Data section:
+ + + +

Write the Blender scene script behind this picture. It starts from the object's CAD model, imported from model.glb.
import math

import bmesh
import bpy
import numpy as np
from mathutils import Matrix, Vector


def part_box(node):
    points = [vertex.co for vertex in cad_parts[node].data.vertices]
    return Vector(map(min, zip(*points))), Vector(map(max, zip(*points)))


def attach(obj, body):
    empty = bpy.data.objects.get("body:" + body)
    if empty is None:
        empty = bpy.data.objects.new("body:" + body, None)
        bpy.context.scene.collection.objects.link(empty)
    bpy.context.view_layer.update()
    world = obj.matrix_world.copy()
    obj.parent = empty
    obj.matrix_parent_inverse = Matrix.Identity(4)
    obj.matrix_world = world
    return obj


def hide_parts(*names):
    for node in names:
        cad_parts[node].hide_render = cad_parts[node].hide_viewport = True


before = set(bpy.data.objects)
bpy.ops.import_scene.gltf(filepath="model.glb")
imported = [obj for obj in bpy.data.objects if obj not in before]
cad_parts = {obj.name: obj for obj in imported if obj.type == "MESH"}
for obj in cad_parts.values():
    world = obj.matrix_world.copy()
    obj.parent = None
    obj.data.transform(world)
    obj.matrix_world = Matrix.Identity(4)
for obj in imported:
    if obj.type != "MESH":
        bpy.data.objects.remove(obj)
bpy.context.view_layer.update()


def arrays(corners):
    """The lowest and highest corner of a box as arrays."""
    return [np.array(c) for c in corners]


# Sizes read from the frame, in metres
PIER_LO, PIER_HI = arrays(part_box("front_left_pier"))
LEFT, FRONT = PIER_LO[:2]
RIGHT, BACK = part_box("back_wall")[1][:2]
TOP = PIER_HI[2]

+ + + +

Task description:
Reproduce the full listing exactly.

Output of the exercise:
Write the Blender scene script behind this picture. It starts from the object's CAD model, imported from model.glb.
import math

import bmesh
import bpy
import numpy as np
from mathutils import Matrix, Vector


def part_box(node):
    points = [vertex.co for vertex in cad_parts[node].data.vertices]
    return Vector(map(min, zip(*points))), Vector(map(max, zip(*points)))


def attach(obj, body):
    empty = bpy.data.objects.get("body:" + body)
    if empty is None:
        empty = bpy.data.objects.new("body:" + body, None)
        bpy.context.scene.collection.objects.link(empty)
    bpy.context.view_layer.update()
    world = obj.matrix_world.copy()
    obj.parent = empty
    obj.matrix_parent_inverse = Matrix.Identity(4)
    obj.matrix_world = world
    return obj


def hide_parts(*names):
    for node in names:
        cad_parts[node].hide_render = cad_parts[node].hide_viewport = True


before = set(bpy.data.objects)
bpy.ops.import_scene.gltf(filepath="model.glb")
imported = [obj for obj in bpy.data.objects if obj not in before]
cad_parts = {obj.name: obj for obj in imported if obj.type == "MESH"}
for obj in cad_parts.values():
    world = obj.matrix_world.copy()
    obj.parent = None
    obj.data.transform(world)
    obj.matrix_world = Matrix.Identity(4)
for obj in imported:
    if obj.type != "MESH":
        bpy.data.objects.remove(obj)
bpy.context.view_layer.update()


def arrays(corners):
    """The lowest and highest corner of a box as arrays."""
    return [np.array(c) for c in corners]


# Sizes read from the frame, in metres
PIER_LO, PIER_HI = arrays(part_box("front_left_pier"))
LEFT, FRONT = PIER_LO[:2]
RIGHT, BACK = part_box("back_wall")[1][:2]
TOP = PIER_HI[2]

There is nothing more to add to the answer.